An auditor is someone who arrives after the battle and bayonets all the wounded.

A banker is a fellow who lends you his umbrella when the sun is shining and wants it back the minute it begins to rain. (Mark Twain)

An economist is an expert who will know tomorrow why the things he predicted yesterday didn't happen today.

A statistician is someone who is good with numbers, but lacks the personality to be an accountant.

An actuary is someone who brings a fake bomb on a plane because that decreases the chances that there will be another bomb on the plane.   (Laurence J. Peter)

A programmer is someone who solves a problem you didn't know you had in a way you don't understand.

A mathematician is a blind man in a dark room looking for a black cat which isn't there. (Charles R. Darwin)

A topologist is a man who doesn't know the difference between a coffee cup and a doughnut.

A lawyer is a person who writes a 10,000 word document and calls it a "brief." (Franz Kafka)

A psychologist is a man who watches everyone else when a beautiful girl enters the room.

A professor is one who talks in someone else's sleep.

A schoolteacher is a disillusioned woman who used to think she liked children.

A consultant is someone who takes the watch off your wrist and tells you the time.

A diplomat is someone who can tell you to go to hell in such a way that you will look forward to the trip.

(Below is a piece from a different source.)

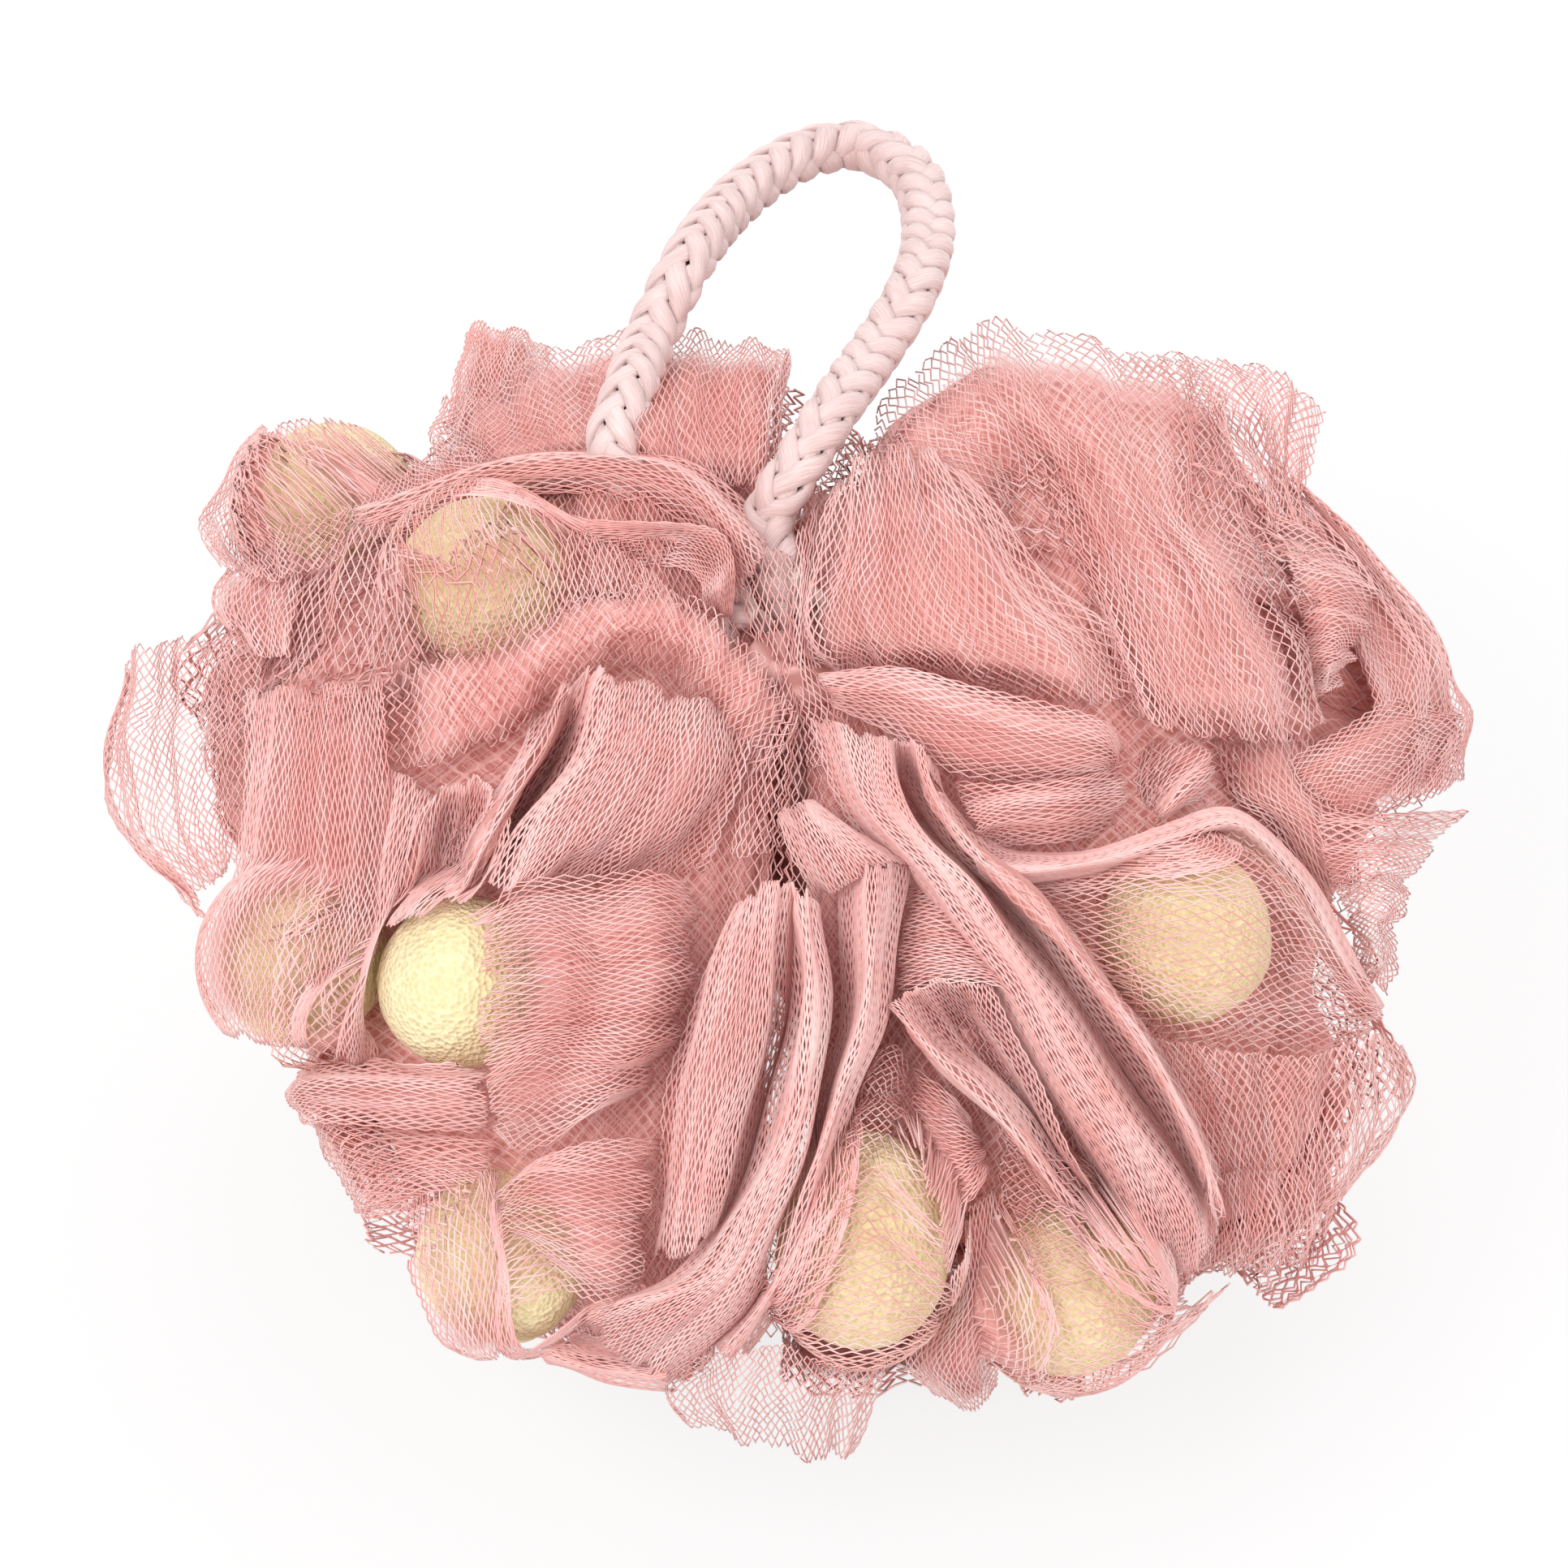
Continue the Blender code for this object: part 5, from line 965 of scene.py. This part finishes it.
# Foam balls: open-cell foam, pale yellow and matt, cut a little uneven. Each is 21 mm across, apart from the one
# in the middle fold, which is 26 mm long. Eight show in the photograph and four are guessed.
foam_yellow, place, shader = new_material("foam_yellow", Roughness=0.95, Sheen_Weight=0.2)
pores = place.node("ShaderNodeTexVoronoi", 0, {0: place, 2: 1500.0})
mottle = place.node("ShaderNodeTexNoise", 0, {0: place, 2: 160.0, 3: 4.0})
feed((pores * 0.55 + mottle * 0.45).ramp((0.1, (0.80, 0.61, 0.29)), (0.3, (0.93, 0.76, 0.41)),
                                         (0.65, (0.97, 0.84, 0.52))), shader, "Base Color")
feed(pores.node("ShaderNodeBump", 0, {0: 1.0, 1: 0.0007, "Height": pores * 0.7 + mottle * 0.3}), shader, "Normal")
BALL_ROWS, BALL_TURNS = 26, 44
lean, angle = np.meshgrid(np.linspace(0.02, math.pi - 0.02, BALL_ROWS),
                          np.linspace(0, 2 * math.pi, BALL_TURNS, endpoint=False), indexing="ij")
way = np.stack([np.sin(lean) * np.cos(angle), np.sin(lean) * np.sin(angle), np.cos(lean)], axis=-1)
for number, centre in enumerate(ball_places, 1):
    dice = np.random.default_rng(number)
    lumps = sum(high * np.sin(often * (way @ unit(dice.normal(size=3))) + dice.uniform(0, 6))
                for often, high in ((2.5, 0.012), (4, 0.012), (7, 0.010), (13, 0.005), (29, 0.004), (47, 0.003)))
    longer = BALL_RADIUS * (BLOCK_STRETCH - 1) if number == BLOCK_BALL else 0.0
    half = BALL_RADIUS + longer * np.abs(way @ PICTURE_UP) ** 1.5
    points = centre + way * (half * (1 + lumps))[..., None]
    quads, caps = tube_faces(1, BALL_ROWS, BALL_TURNS)
    ball = add_mesh(f"foam_{number:02d}", points.reshape(-1, 3), quads, caps)
    ball.data.materials.append(foam_yellow)
    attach(ball, "root")
    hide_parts(f"foam_ball_{number:02d}")

# Tie: a 3.1 mm twisted cord, dusty pink, wound three times round the 28 mm neck where both lengths of net are
# gathered. It can't be seen in the photograph.
cord_dusty, place, shader = new_material("cord_dusty", Roughness=0.9, Specular_IOR_Level=0.1)
around, lengthways = attribute_pair(place, "fibre")
ply = (around * (2 * math.pi * 3) + lengthways).of('SINE') * 0.5 + 0.5
feed(ply.ramp((0.1, (0.48, 0.21, 0.19)), (0.6, (0.76, 0.43, 0.40))), shader, "Base Color")
feed(ply.node("ShaderNodeBump", 0, {0: 0.8, 1: 0.0006, "Height": ply}), shader, "Normal")
CORD_SIDES, TIE_TURNS, TIE_STEPS, TIE_STEP, TIE_RADIUS = 12, 3, 60, 0.0032 * 0.66, 0.0156


def plain_cord(name, route, radius, pitch):
    """Twisted cord along a route, with a mark for its plies."""
    side, out = carried_frame(route)
    angle = 2 * math.pi * np.arange(CORD_SIDES) / CORD_SIDES
    ring = route[:, None] + radius * (np.cos(angle)[None, :, None] * side[:, None]
                                      + np.sin(angle)[None, :, None] * out[:, None])
    run = np.concatenate([[0], np.cumsum(np.linalg.norm(np.diff(route, axis=0), axis=1))])
    marks = np.stack(np.broadcast_arrays((np.arange(CORD_SIDES) / CORD_SIDES)[None, :],
                                         (run * 2 * math.pi / pitch)[:, None]), axis=-1)
    quads, caps = tube_faces(1, len(route), CORD_SIDES)
    piece = add_mesh(name, ring.reshape(-1, 3), quads, caps, {"fibre": marks.reshape(-1, 2)})
    piece.data.materials.append(cord_dusty)
    return piece


turn = np.linspace(0, TIE_TURNS, TIE_TURNS * TIE_STEPS + 1)[:, None]
wound = (TIE_PLACE + TIE_AXIS * ((turn - TIE_TURNS / 2) * TIE_STEP)
         + TIE_RADIUS * (np.cos(2 * math.pi * turn) * TIE_SIDE + np.sin(2 * math.pi * turn) * UPRIGHT))
tie = plain_cord("tie_winding", wound, radius=0.00155, pitch=0.006)
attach(tie, "root")
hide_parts("centre_tie")

# Knot: both ends of the braid, wound on themselves into a lump 13 mm across, on the stem that goes to the tie.
# Only a pale bit of it shows in the photograph, deep in the valley between the halves.
STEM_START, LAPS, LAP_STEPS, LAP_RADIUS, LAP_SWING = 0.0172, 2.6, 90, 0.0037, 0.0030
stem_way = unit(KNOT_MIDDLE - TIE_PLACE)
stem_side = unit(np.cross(stem_way, np.array([0, 1.0, 0])))
stem_deep = np.cross(stem_way, stem_side)
stem_length = np.linalg.norm(KNOT_MIDDLE - TIE_PLACE) - STEM_START
stem = [TIE_PLACE + stem_way * (STEM_START + stem_length * share) for share in np.linspace(0, 0.8, 20)[:-3]]
lump = [KNOT_MIDDLE + stem_way * (LAP_SWING * math.sin(2.2 * lap * math.pi)) + LAP_RADIUS * (
    math.cos(2 * math.pi * lap) * stem_side + math.sin(2 * math.pi * lap) * stem_deep)
    for lap in np.linspace(0, LAPS, LAP_STEPS)]
knot = plain_cord("knot_lump", np.array(stem + lump), radius=0.0028, pitch=0.009)
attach(knot, "root")
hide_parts("loop_knot")

# Studio: a pale floor and a white surround, which the camera sees brighter than they light the pouf, and soft lamps
# over, beside and behind the camera.
FLOOR_HALF = 6
corners = [(-FLOOR_HALF, -FLOOR_HALF, 0), (FLOOR_HALF, -FLOOR_HALF, 0), (FLOOR_HALF, FLOOR_HALF, 0),
           (-FLOOR_HALF, FLOOR_HALF, 0)]
floor = add_mesh("floor", np.array(corners, float), [(0, 1, 2, 3)], smooth=False)
floor_pale, place, shader = new_material("floor_pale", Base_Color=(0.86, 0.86, 0.86, 1), Roughness=0.9)
tree = floor_pale.node_tree
rays = tree.nodes.new("ShaderNodeLightPath")
seen = Field(tree, rays.outputs["Is Camera Ray"])
glow = tree.nodes.new("ShaderNodeEmission")
glow.inputs[1].default_value = 1.0
mix = tree.nodes.new("ShaderNodeMixShader")
tree.links.new((seen * 0.8).socket, mix.inputs[0])
tree.links.new(shader.outputs[0], mix.inputs[1])
tree.links.new(glow.outputs[0], mix.inputs[2])
tree.links.new(mix.outputs[0], tree.nodes["Material Output"].inputs[0])
floor.data.materials.append(floor_pale)

world = bpy.data.worlds.new("surround")
bpy.context.scene.world = world
world.use_nodes = True
tree = world.node_tree
rays = tree.nodes.new("ShaderNodeLightPath")
seen = Field(tree, rays.outputs["Is Camera Ray"])
tree.links.new((seen * 0.3 + 0.7).socket, tree.nodes["Background"].inputs[1])
tree.nodes["Background"].inputs[0].default_value = (1, 1, 1, 1)
for label, place, size, power in (("key", (-0.55, -0.65, 1.05), 0.7, 9.5), ("fill", (0.8, -0.5, 0.7), 0.9, 4.0),
                                  ("rear", (0.1, 0.9, 0.8), 0.8, 5.0)):
    lamp = bpy.data.objects.new(label, bpy.data.lights.new(label, 'AREA'))
    lamp.data.size, lamp.data.energy = size, power
    lamp.location = place
    lamp.rotation_euler = (Vector(MIDDLE) - Vector(place)).to_track_quat('-Z', 'Y').to_euler()
    bpy.context.scene.collection.objects.link(lamp)
bpy.context.scene.view_settings.view_transform = 'Standard'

"Anagrams" Dormitory                   Dirty Room
Evangelist                  Evil's Agent
Desperation                 A Rope Ends It
The Morse Code              Here Come Dots
Slot Machines               Cash Lost in 'em
Animosity                   Is No Amity
Mother-in-law               Woman Hitler
Snooze Alarms               Alas! No More Z's
Alec Guinness               Genuine Class
Semolina                    Is No Meal
The Public Art Galleries    Large Picture Halls, I Bet
A Decimal Point             I'm a Dot in Place
The Earthquakes             That Queer Shake
Eleven plus two             Twelve plus one
Contradiction               Accord not in it
Princess Diana....          Ascend in Paris

AND HOW ABOUT THIS
"To be or not to be: that is the question, whether tis nobler in the mind to suffer the slings and arrows of outrageous fortune."

   And the Anagram:

"In one of the Bard's best-thought-of tragedies, our insistent hero, Hamlet, queries on two fronts about how life turns rotten."

And for the grand finale:
   "That's one small step for a man, one giant leap for mankind."     - Neil Armstrong

The Anagram:
  "Thin man ran; makes a large stride, left planet, pins flag on moon! On to  Mars!"